**Problem requirements**
Return each line containing the string "object".

**Records shown**
>> Begin
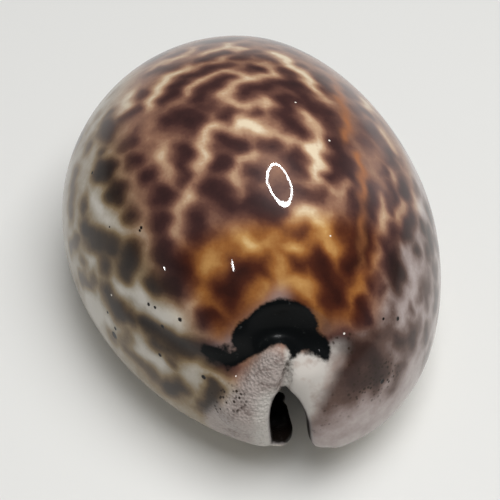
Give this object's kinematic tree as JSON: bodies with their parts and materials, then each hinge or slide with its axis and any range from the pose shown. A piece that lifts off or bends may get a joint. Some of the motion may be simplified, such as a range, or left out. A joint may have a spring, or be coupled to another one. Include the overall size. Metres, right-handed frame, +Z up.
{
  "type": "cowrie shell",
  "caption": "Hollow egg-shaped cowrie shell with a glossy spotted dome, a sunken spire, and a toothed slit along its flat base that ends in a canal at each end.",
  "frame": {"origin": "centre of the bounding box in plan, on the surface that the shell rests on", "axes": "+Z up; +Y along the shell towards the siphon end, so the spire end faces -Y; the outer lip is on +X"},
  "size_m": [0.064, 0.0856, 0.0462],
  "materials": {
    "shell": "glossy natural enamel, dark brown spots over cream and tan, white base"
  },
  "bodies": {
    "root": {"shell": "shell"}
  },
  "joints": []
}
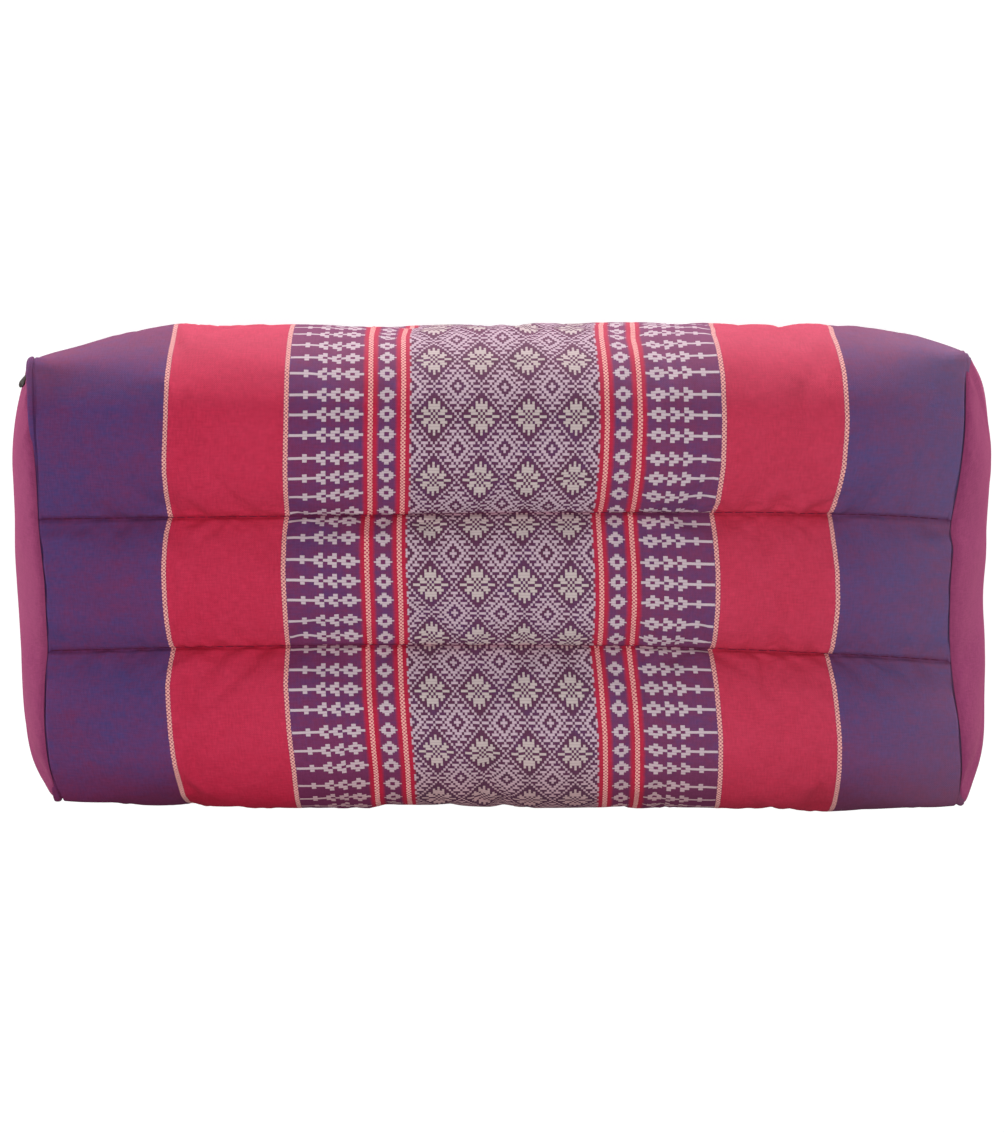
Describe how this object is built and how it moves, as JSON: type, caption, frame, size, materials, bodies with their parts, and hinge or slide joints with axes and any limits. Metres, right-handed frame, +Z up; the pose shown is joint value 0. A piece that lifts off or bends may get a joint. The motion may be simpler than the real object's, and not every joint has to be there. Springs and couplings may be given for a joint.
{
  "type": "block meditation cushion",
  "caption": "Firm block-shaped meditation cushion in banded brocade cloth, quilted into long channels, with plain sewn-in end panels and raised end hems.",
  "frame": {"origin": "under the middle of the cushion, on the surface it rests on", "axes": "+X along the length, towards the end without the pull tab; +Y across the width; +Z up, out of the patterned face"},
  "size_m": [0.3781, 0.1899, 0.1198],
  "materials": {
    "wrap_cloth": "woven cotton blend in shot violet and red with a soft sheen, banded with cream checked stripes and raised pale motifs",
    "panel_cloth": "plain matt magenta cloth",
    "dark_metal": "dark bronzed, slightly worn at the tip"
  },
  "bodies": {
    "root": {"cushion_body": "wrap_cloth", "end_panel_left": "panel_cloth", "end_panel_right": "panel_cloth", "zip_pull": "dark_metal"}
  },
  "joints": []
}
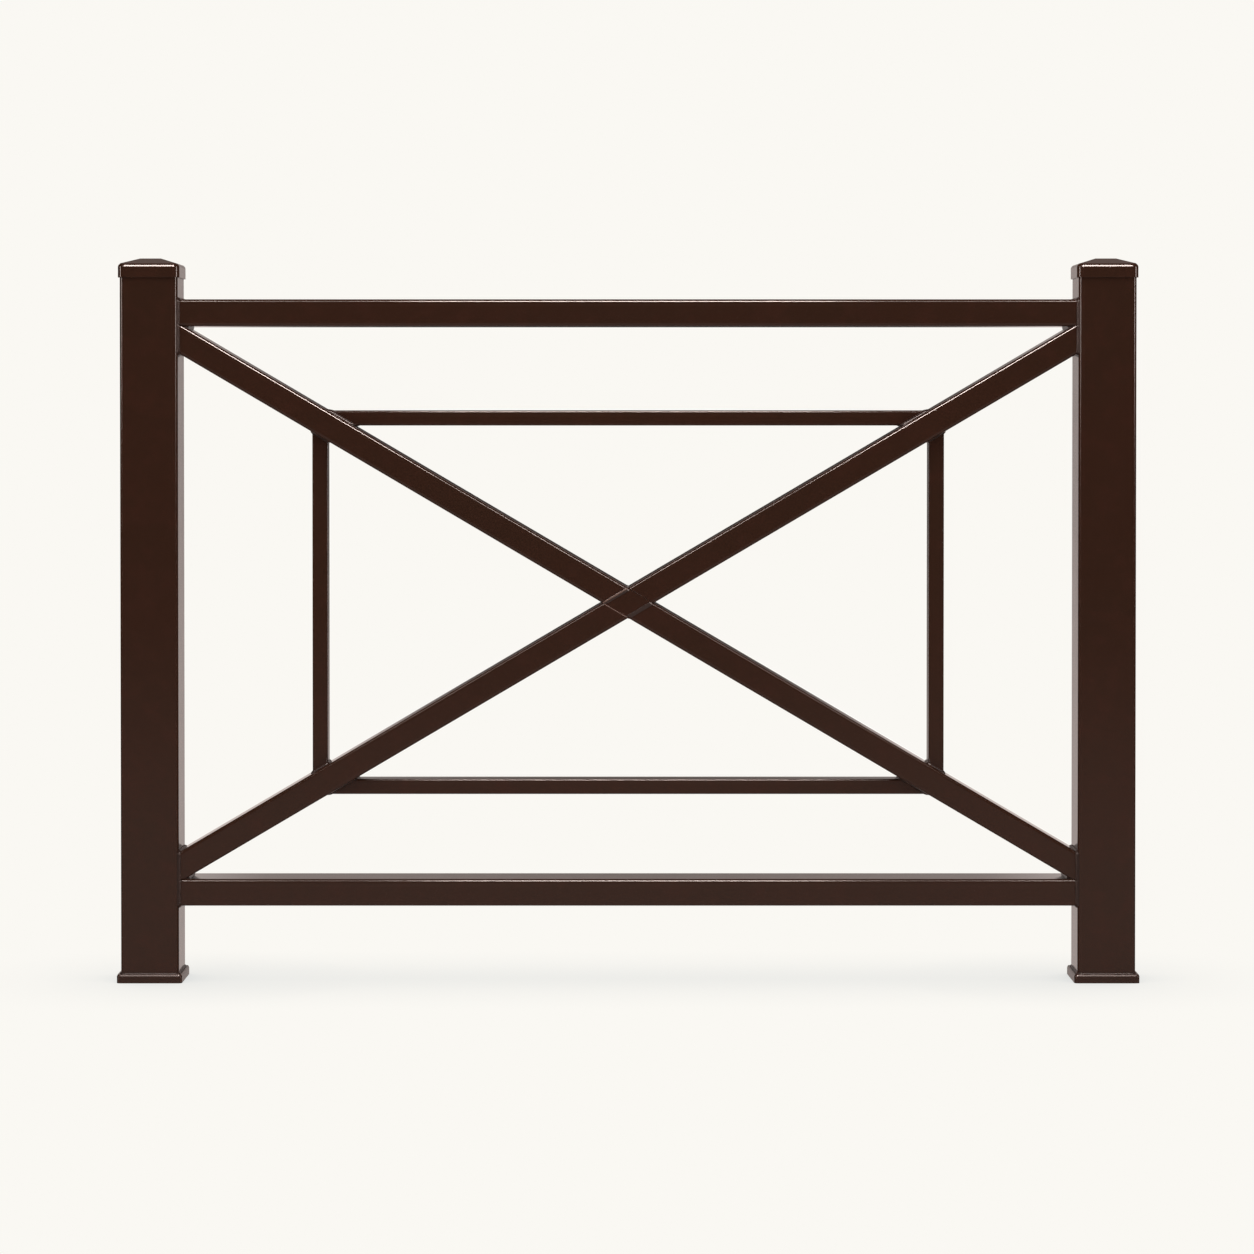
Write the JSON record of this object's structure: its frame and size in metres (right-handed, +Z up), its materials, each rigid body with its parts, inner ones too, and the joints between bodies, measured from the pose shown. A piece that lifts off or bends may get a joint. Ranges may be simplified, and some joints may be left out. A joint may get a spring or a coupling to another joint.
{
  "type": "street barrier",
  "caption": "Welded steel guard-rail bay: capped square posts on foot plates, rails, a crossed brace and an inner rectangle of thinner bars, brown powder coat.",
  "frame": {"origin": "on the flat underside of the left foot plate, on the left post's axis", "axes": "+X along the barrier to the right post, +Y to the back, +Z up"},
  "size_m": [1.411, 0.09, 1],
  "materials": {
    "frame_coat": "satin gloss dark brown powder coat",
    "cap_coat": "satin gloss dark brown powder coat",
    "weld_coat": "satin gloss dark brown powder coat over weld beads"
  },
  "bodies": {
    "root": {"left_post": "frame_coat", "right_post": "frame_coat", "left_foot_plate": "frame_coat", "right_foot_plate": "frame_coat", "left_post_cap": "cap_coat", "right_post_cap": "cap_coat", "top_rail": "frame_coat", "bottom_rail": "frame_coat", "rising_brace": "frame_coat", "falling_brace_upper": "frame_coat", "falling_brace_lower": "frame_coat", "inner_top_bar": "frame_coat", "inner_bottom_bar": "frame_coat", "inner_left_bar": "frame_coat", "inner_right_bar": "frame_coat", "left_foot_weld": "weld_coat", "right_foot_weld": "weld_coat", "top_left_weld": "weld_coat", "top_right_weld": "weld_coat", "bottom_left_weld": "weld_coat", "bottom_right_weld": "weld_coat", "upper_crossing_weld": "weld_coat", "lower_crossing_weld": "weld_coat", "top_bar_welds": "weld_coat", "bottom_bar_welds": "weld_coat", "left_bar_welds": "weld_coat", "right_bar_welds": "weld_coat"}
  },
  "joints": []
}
>> End
**Exercise result**
Give this object's kinematic tree as JSON: bodies with their parts and materials, then each hinge or slide with its axis and any range from the pose shown. A piece that lifts off or bends may get a joint. Some of the motion may be simplified, such as a range, or left out. A joint may have a spring, or be coupled to another one. Include the overall size. Metres, right-handed frame, +Z up.
Describe how this object is built and how it moves, as JSON: type, caption, frame, size, materials, bodies with their parts, and hinge or slide joints with axes and any limits. Metres, right-handed frame, +Z up; the pose shown is joint value 0. A piece that lifts off or bends may get a joint. The motion may be simpler than the real object's, and not every joint has to be there. Springs and couplings may be given for a joint.
Write the JSON record of this object's structure: its frame and size in metres (right-handed, +Z up), its materials, each rigid body with its parts, inner ones too, and the joints between bodies, measured from the pose shown. A piece that lifts off or bends may get a joint. Ranges may be simplified, and some joints may be left out. A joint may get a spring or a coupling to another joint.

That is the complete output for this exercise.